GIVEN TASK
Will you return, word for word, only the lines from the top of the data below down to and including the one with "BORE_EDGE = 0.00012"?

DATA BLOCK

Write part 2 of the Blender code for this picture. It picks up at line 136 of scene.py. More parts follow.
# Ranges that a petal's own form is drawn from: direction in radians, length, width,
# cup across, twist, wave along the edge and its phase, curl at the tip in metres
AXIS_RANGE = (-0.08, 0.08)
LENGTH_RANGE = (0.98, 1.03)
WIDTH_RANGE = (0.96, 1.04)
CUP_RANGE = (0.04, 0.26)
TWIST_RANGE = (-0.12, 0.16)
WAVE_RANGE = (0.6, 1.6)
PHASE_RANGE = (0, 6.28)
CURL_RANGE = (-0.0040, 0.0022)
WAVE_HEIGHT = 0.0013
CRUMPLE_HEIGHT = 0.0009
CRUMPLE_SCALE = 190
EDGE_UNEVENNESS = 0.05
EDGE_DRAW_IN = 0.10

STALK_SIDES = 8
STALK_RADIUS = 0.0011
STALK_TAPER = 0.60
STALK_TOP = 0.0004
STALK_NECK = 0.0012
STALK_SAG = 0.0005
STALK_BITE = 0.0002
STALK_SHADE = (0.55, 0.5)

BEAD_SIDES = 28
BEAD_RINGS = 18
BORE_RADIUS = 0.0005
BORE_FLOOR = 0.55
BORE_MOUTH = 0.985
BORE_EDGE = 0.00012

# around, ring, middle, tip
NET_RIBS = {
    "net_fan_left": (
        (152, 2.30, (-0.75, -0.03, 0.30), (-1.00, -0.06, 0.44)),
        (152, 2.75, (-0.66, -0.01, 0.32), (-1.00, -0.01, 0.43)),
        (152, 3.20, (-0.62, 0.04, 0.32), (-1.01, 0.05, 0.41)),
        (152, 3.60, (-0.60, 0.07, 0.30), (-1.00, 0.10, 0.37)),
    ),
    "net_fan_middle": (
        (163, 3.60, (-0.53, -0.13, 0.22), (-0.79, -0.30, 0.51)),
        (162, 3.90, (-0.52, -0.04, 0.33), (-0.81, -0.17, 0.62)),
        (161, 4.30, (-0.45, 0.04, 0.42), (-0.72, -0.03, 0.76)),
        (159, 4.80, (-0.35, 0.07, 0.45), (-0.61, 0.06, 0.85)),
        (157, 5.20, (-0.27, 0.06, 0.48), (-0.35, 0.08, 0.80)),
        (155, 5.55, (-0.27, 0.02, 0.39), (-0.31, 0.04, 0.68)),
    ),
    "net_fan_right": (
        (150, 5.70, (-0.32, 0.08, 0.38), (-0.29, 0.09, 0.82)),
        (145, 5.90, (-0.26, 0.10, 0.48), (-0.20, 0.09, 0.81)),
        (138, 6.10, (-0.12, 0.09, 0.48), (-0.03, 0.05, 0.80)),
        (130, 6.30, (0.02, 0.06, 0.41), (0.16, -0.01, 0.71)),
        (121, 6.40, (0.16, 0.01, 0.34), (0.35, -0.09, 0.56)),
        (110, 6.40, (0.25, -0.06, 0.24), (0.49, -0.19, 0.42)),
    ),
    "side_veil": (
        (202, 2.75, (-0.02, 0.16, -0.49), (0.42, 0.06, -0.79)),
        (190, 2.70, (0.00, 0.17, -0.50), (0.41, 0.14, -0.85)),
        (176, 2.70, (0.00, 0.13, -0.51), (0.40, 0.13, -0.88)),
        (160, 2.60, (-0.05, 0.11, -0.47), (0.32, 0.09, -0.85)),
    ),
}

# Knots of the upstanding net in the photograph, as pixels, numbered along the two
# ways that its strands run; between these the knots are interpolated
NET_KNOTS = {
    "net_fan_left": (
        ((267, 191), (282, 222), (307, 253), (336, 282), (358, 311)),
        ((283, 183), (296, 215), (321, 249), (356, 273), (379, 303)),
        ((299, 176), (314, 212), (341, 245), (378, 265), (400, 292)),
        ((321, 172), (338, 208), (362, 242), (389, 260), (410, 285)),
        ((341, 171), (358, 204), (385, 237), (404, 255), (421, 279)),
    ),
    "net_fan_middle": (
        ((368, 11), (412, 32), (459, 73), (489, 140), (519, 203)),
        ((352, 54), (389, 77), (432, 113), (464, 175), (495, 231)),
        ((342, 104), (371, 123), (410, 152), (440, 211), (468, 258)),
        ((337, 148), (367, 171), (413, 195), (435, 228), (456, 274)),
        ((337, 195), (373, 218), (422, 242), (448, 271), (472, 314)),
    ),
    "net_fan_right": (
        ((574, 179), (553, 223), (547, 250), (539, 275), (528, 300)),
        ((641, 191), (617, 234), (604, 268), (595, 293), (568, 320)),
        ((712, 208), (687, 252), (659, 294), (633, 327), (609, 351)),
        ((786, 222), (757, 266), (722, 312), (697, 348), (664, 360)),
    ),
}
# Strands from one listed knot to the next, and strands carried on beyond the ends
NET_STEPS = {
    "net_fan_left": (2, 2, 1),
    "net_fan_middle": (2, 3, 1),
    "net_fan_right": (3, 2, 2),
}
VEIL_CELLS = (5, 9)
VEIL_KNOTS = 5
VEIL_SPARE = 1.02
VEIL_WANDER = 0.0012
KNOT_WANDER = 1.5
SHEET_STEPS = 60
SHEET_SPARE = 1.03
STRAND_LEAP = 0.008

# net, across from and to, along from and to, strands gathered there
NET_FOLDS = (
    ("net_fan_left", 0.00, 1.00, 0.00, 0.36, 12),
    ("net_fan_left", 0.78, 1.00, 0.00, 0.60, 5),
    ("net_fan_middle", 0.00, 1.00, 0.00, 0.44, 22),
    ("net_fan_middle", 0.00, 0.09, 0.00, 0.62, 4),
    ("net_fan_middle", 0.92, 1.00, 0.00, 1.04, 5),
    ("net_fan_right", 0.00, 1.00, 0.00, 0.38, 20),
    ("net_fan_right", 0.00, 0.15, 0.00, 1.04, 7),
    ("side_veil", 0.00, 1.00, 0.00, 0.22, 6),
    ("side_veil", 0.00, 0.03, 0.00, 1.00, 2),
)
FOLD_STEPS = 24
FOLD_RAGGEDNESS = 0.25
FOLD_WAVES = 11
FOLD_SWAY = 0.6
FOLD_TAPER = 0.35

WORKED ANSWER
Write part 2 of the Blender code for this picture. It picks up at line 136 of scene.py. More parts follow.
# Ranges that a petal's own form is drawn from: direction in radians, length, width,
# cup across, twist, wave along the edge and its phase, curl at the tip in metres
AXIS_RANGE = (-0.08, 0.08)
LENGTH_RANGE = (0.98, 1.03)
WIDTH_RANGE = (0.96, 1.04)
CUP_RANGE = (0.04, 0.26)
TWIST_RANGE = (-0.12, 0.16)
WAVE_RANGE = (0.6, 1.6)
PHASE_RANGE = (0, 6.28)
CURL_RANGE = (-0.0040, 0.0022)
WAVE_HEIGHT = 0.0013
CRUMPLE_HEIGHT = 0.0009
CRUMPLE_SCALE = 190
EDGE_UNEVENNESS = 0.05
EDGE_DRAW_IN = 0.10

STALK_SIDES = 8
STALK_RADIUS = 0.0011
STALK_TAPER = 0.60
STALK_TOP = 0.0004
STALK_NECK = 0.0012
STALK_SAG = 0.0005
STALK_BITE = 0.0002
STALK_SHADE = (0.55, 0.5)

BEAD_SIDES = 28
BEAD_RINGS = 18
BORE_RADIUS = 0.0005
BORE_FLOOR = 0.55
BORE_MOUTH = 0.985
BORE_EDGE = 0.00012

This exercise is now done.